Pies are an Australian icon – eaten at the cricket and footy, ready as a quick snack in service stations, fresh in bakeries and available in all shapes and sizes at the supermarket. Adding sauce is mandatory for some, but then again if you actually need sauce to make your pie tasty, perhaps you bought the wrong pie. Have you ever found yourself complaining about doughy pastry, pie cases that break apart, too much gravy and too much salt? How about too hot, too cold or worse – microwaved? The truth is not all pies are equal. And regardless of what your best mate says, pies are not a food group and are best savoured for special occasions, so when you partake you want it to be good.

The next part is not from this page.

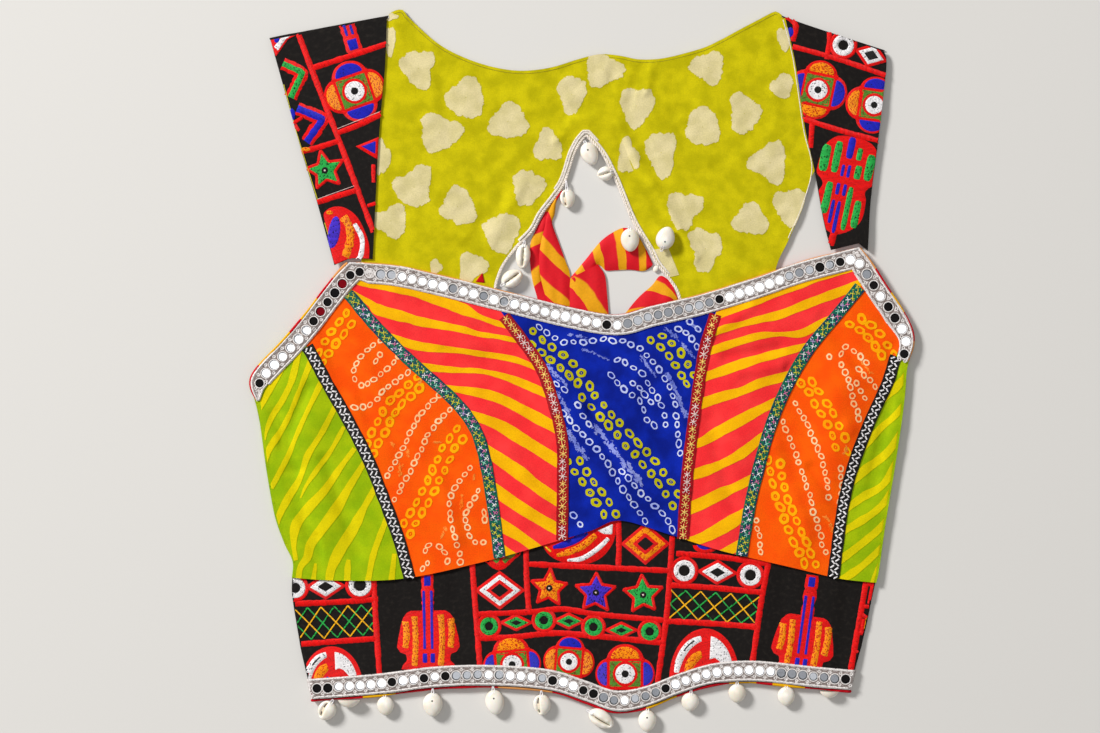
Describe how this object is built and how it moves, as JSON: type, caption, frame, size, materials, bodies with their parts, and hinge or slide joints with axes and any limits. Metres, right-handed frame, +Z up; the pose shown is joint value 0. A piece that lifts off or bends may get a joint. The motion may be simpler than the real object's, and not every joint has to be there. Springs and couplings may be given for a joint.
{
  "type": "choli blouse",
  "caption": "Cropped patchwork blouse laid flat: printed front panels with taped seams, mirrored lace edges, embroidered band and back yoke with a keyhole, cowrie trim.",
  "frame": {"origin": "on the surface that it lies on, under the middle of its outline", "axes": "+X to the right of the garment as it is seen from above, +Y from the hem towards the neck, +Z up from the surface"},
  "size_m": [0.4434, 0.4806, 0.0095],
  "materials": {
    "blue_bandhani": "tie-dyed cotton print",
    "pink_leheriya": "wave-dyed satin cotton",
    "orange_bandhani": "tie-dyed cotton print",
    "green_leheriya": "wave-dyed cotton",
    "red_tape": "woven ribbon",
    "green_tape": "woven ribbon",
    "black_tape": "woven ribbon",
    "mirror_lace": "net lace set with small mirrors",
    "striped_binding": "striped satin edge",
    "embroidered_black": "dense thread embroidery",
    "lime_batik": "block-dyed cotton",
    "cream_cord": "twisted cotton cord",
    "striped_tie": "striped satin",
    "cowrie": "polished sea shell"
  },
  "bodies": {
    "root": {"back_lining": "lime_batik", "back_outer": "embroidered_black", "band": "embroidered_black", "binding_arm_left": "striped_binding", "binding_arm_right": "striped_binding", "binding_hem": "striped_binding", "binding_neck": "striped_binding", "front_centre": "blue_bandhani", "front_inner_left": "pink_leheriya", "front_inner_right": "pink_leheriya", "front_mid_left": "orange_bandhani", "front_mid_right": "orange_bandhani", "front_side_left": "green_leheriya", "front_side_right": "green_leheriya", "hem_cowrie_01": "cowrie", "hem_cowrie_02": "cowrie", "hem_cowrie_03": "cowrie", "hem_cowrie_04": "cowrie", "hem_cowrie_05": "cowrie", "hem_cowrie_06": "cowrie", "hem_cowrie_07": "cowrie", "hem_cowrie_08": "cowrie", "hem_cowrie_09": "cowrie", "hem_cowrie_10": "cowrie", "hem_cowrie_11": "cowrie", "hem_cowrie_12": "cowrie", "key_cowrie_01": "cowrie", "key_cowrie_02": "cowrie", "key_cowrie_03": "cowrie", "key_cowrie_04": "cowrie", "key_cowrie_05": "cowrie", "key_cowrie_06": "cowrie", "key_cowrie_07": "cowrie", "key_cowrie_08": "cowrie", "keyhole_cord": "cream_cord", "lace_arm_left": "mirror_lace", "lace_arm_right": "mirror_lace", "lace_hem": "mirror_lace", "lace_neck": "mirror_lace", "strap_left": "embroidered_black", "strap_right": "embroidered_black", "tape_black_left": "black_tape", "tape_black_right": "black_tape", "tape_green_left": "green_tape", "tape_green_right": "green_tape", "tape_red_left": "red_tape", "tape_red_right": "red_tape", "tie_left": "striped_tie", "tie_right": "striped_tie", "tie_tail": "striped_tie"}
  },
  "joints": []
}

For me, pie testing has become an integral part of road trips. We call it Meat Pie Touring. It engages my inner child and I simply can’t drive past a sign for home-made pies. And it’s great that it’s now become a family tradition with my own wife and five-year-old. I hadn’t realised when we met that, for my wife Kath, meat pie touring was already a well-established family custom and it’s taken very little persuasion for our daughter to join in the tradition.

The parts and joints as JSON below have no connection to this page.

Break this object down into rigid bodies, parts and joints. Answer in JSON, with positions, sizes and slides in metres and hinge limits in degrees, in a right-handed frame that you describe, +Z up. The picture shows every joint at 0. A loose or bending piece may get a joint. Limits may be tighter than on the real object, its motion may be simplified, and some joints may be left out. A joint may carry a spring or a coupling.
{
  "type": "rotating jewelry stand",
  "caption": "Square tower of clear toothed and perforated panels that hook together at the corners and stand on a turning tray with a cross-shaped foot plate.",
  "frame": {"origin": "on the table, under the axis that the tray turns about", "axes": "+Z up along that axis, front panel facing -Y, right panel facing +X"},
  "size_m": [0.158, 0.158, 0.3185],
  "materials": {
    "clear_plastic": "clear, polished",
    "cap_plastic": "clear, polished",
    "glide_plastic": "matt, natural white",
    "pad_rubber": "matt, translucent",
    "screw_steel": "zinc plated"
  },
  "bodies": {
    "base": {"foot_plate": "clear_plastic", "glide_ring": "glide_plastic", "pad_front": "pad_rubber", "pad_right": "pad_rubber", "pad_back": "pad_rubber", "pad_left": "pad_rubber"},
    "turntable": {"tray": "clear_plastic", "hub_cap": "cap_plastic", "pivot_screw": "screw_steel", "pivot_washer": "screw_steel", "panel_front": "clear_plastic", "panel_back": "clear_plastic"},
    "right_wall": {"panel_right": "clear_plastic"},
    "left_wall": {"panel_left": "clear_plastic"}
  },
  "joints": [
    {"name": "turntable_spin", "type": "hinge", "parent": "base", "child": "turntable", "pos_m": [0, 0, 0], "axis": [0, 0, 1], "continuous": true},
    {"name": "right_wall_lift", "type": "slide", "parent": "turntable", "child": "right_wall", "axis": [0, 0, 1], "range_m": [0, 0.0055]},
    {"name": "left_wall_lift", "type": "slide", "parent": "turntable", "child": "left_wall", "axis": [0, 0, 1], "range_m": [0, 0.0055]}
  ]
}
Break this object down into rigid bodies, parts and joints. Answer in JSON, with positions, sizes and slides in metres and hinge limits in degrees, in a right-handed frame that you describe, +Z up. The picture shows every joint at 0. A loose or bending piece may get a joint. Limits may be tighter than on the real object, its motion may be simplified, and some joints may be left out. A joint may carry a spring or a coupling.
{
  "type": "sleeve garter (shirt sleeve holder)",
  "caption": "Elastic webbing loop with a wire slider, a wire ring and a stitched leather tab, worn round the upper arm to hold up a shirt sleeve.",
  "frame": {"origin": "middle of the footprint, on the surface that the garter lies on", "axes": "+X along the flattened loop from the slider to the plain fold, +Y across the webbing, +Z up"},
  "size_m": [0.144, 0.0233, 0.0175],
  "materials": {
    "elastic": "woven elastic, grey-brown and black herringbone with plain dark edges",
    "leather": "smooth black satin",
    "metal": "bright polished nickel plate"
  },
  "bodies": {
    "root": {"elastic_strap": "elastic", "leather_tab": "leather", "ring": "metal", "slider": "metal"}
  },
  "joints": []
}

We now judge towns that we transit through on the quality of their pie and pie menu selection. We are particularly pleased when we find bakeries that are spirited enough to have native game meats on offer such as roo, emu, croc, possum and even buffalo, rabbit and camel (okay the last three aren’t native but they taste good). We have even been known to plan ‘weekenders’ that take us past our favourite pie stops.

Meat Pie Touring holds broad appeal. Whether it’s the whole family with the camper on the back of the HiLux trekking across state boundaries, going solo with a swag or a quick dash to catch up with a mate in the Blue Mountains. And whilst mum’s pastry-less quiche is welcome in my Engel anytime, I will always stop for a home-made country pie from a bakery trying something new in an effort to stand out from the crowds.

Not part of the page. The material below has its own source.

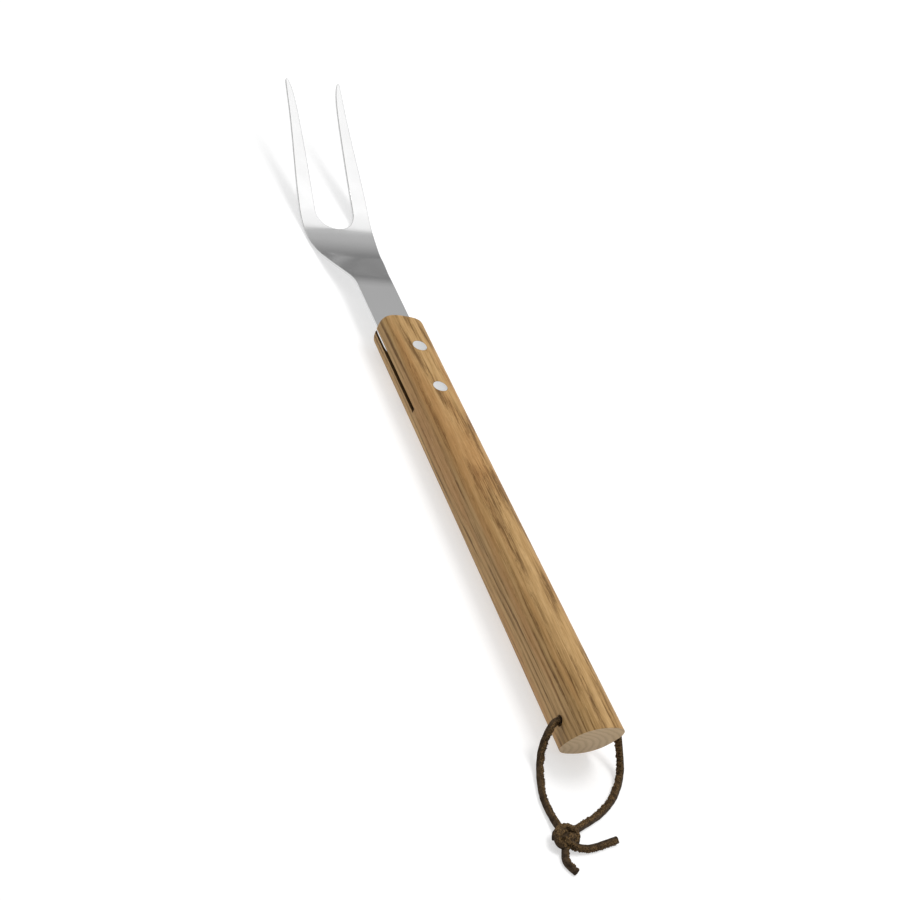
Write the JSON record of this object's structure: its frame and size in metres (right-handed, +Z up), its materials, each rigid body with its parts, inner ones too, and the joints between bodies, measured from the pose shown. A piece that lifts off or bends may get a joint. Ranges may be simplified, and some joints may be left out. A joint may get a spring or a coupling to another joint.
{
  "type": "roasting fork",
  "caption": "Long two-tine roasting fork: cranked steel sheet riveted into a slotted, flared oak handle, with a knotted leather hanging loop through the butt.",
  "frame": {"origin": "on the plane the fork rests on, under the middle of the box of handle and blade", "axes": "+Y from the butt to the tines, +Z up away from the resting plane, +X to the right when looking from the butt to the tines"},
  "size_m": [0.0468, 0.4835, 0.0325],
  "materials": {
    "oak": "oiled, satin, open grain",
    "steel_sheet": "satin stainless sheet",
    "rivet_steel": "ground flush with the wood",
    "leather": "dark brown, fuzzy flesh side"
  },
  "bodies": {
    "fork": {"handle": "oak", "fork_blade": "steel_sheet", "front_rivet_barrel": "rivet_steel", "front_rivet_pin": "rivet_steel", "rear_rivet_barrel": "rivet_steel", "rear_rivet_pin": "rivet_steel"},
    "lanyard": {"lanyard_bore_run": "leather", "lanyard_left_strand": "leather", "lanyard_right_strand": "leather", "lanyard_knot": "leather", "lanyard_right_tail": "leather", "lanyard_lower_tail": "leather"}
  },
  "joints": [
    {"name": "lanyard_swing", "type": "hinge", "parent": "fork", "child": "lanyard", "pos_m": [0, -0.198, 0.01566], "axis": [-1, 0, 0], "range_deg": [0, 150]}
  ]
}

PLAN YOUR TRIPS AROUND THESE

Home-made rabbit pie at Snowy Mountains Gourmet Foods in Bredbo, NSW, is an absolute gastronomic pleasure. Kathleen and Michael Bowerman established the bakehouse on the Monaro Highway, so if you’re en route for a snow adventure, to climb Mount Kosciusko, to fish for trout or navigate offroad tracks in the Australian Alps check them out. My personal vote for best pie in Australia!

You can take your pick at Parkers Bakery, VIC, a multiple award winning-bakery in Main Street Rutherglen. Whether you’re venturing out for some cod fishing on the mighty Murray, wine tasting, or on your way to the Alps or the inner West, stop here. There’s everything from the original to the unimaginable – and available frozen for your travels.

Crocodile pie at Blackbutt Bakery, QLD, was named the Gourmet Game Pie Category winner in the Great Aussie Pie Awards in 2013 (www.greataussiepie.com.au). On the D’Aguilar Highway, 100km from the Glass House Mountains you can snap this one up en route to the Gulf and Central Qld.

And those with a sweet tooth will find the best lemon meringue pie to ever pass lips at the Idle in cafe in Nana Glen, close to Wedding Bells, Kangaroo River or Nana Creek state forests.


A FEW FADING LIGHTS…

Trappers Bakery in Braidwood, Wagga and Goulburn. Braidwood Bakery was once a favourite but it’s lost a little something since being annexed by Trappers. Its prices aren’t as competitive as I remember and the crowds can be a bit off putting.

Fredo Pies: Once an icon in Frederickton, NSW, north of Kempsey, Fredo Pies now has venues in Nambucca Heads, Wyong and Coolongolook. Like Trappers, Fredo Pies has not benefited from becoming a franchise. The Frederickton shop can still please, but visit it out of season when the crowds are fewer and the pie choice better.


…OPT FOR A SANGA INSTEAD

The big boys such as Patties and Sargents. They dominate the sector but not the palate. Patties makes Four’N Twenty, Herbert Adams, Patties and Snowy River pies while Scott’s, Big Ben and Sargents pies all fall under the Sargents umbrella. These are the options you choose out of necessity. They’re a bit like the pie-eater’s equivalent to McDonalds.